No. MES and SCADA are related but different systems, with different responsibilities and validation footprints.

What SCADA typically does

Supervisory Control and Data Acquisition (SCADA) sits close to the control layer and usually covers:

  • Real-time monitoring of equipment, lines, utilities, and process variables
  • Supervisory control (setpoints, mode changes, starting/stopping equipment)
  • Alarm management and basic event logging
  • Historian functions for process data (trends, time-series data)
  • Operator interfaces (HMIs) for running the process

In many regulated plants, SCADA is tightly coupled to PLCs/DCS and is treated as part of the control system. Changes often require robust change control, documented testing, and sometimes revalidation.

What MES typically does

Manufacturing Execution Systems (MES) sit above SCADA/PLC and focus on orchestrating and documenting production:

  • Dispatching and tracking work orders and batches across work centers
  • Enforcing sequence of operations and recording execution events
  • Collecting and contextualizing data from SCADA/PLCs, manual entry, and test systems
  • Managing electronic batch records, travelers, or route-based records
  • Material traceability, genealogy, and consumption records
  • In-process quality checks, holds, and nonconformance recording
  • Integration with ERP, QMS, PLM and other enterprise systems

MES is often a key part of the regulated data and traceability landscape, with heavier formal validation, audit trails, and integration testing.

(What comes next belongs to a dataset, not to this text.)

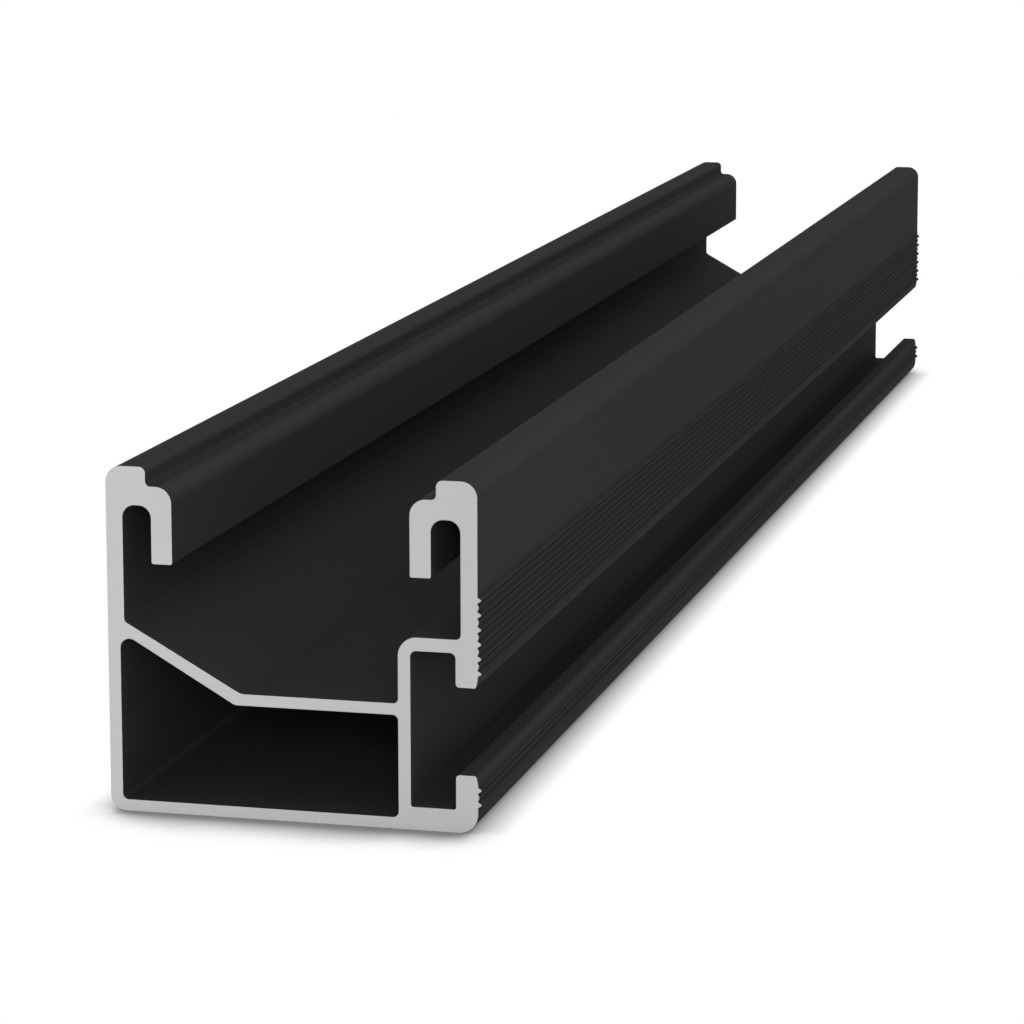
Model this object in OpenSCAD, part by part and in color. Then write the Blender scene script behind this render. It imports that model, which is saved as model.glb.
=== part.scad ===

How MES and SCADA work together

In brownfield environments, MES and SCADA commonly coexist:

  • Data flow: SCADA captures real-time signals and events; MES consumes selected data (counts, states, quality readings) and links them to work orders, batches, and materials.
  • Command flow: MES may send high-level instructions (start order, load recipe, target parameters) that SCADA/PLCs interpret as detailed control actions.
  • Records vs. signals: SCADA knows what the equipment is doing right now; MES knows which product, which lot, and which work instruction that activity belongs to.

Where integration is weak or inconsistent, MES often relies on manual data entry or file-based imports from SCADA or the historian, which increases operational risk and manual workload.

Why the distinction matters in regulated environments

Keeping MES and SCADA responsibilities clear is practical, not academic:

  • Validation scope: MES and SCADA usually have different validation approaches, risk assessments, and documentation. Blurring roles can expand the validation burden unexpectedly.
  • Change control: A seemingly small SCADA change (tag names, alarm logic, data structures) can break MES integrations if the boundary is not well defined and managed.
  • Traceability: Audit trails and genealogy typically live in MES and related systems, even if the raw measurements originate in SCADA.
  • Lifecycle: SCADA and control systems often have very long lifecycles; MES may change more frequently. Trying to replace one with the other can create substantial downtime and requalification risk.

Can MES replace SCADA (or vice versa)?

In most regulated, long-lifecycle plants, the answer is effectively no:

  • Some MES products offer basic HMI or data collection that looks like light SCADA, but they are rarely a full replacement for established control and safety functions.
  • Some SCADA platforms add work-order or reporting features that resemble MES, but they usually lack the depth of traceability, integration, and procedural control expected from MES in regulated operations.

Full replacement strategies often stumble on:

  • Requalification and validation cost for control logic and safety functions
  • Downtime required to swap out proven SCADA or MES platforms
  • Integration debt with ERP, QMS, PLM, LIMS, historians, and test systems
  • Need to maintain long-term traceability and historical records across the transition

Most sites instead clarify boundaries, improve integrations, and selectively extend functionality on each layer, rather than collapsing MES and SCADA into a single system.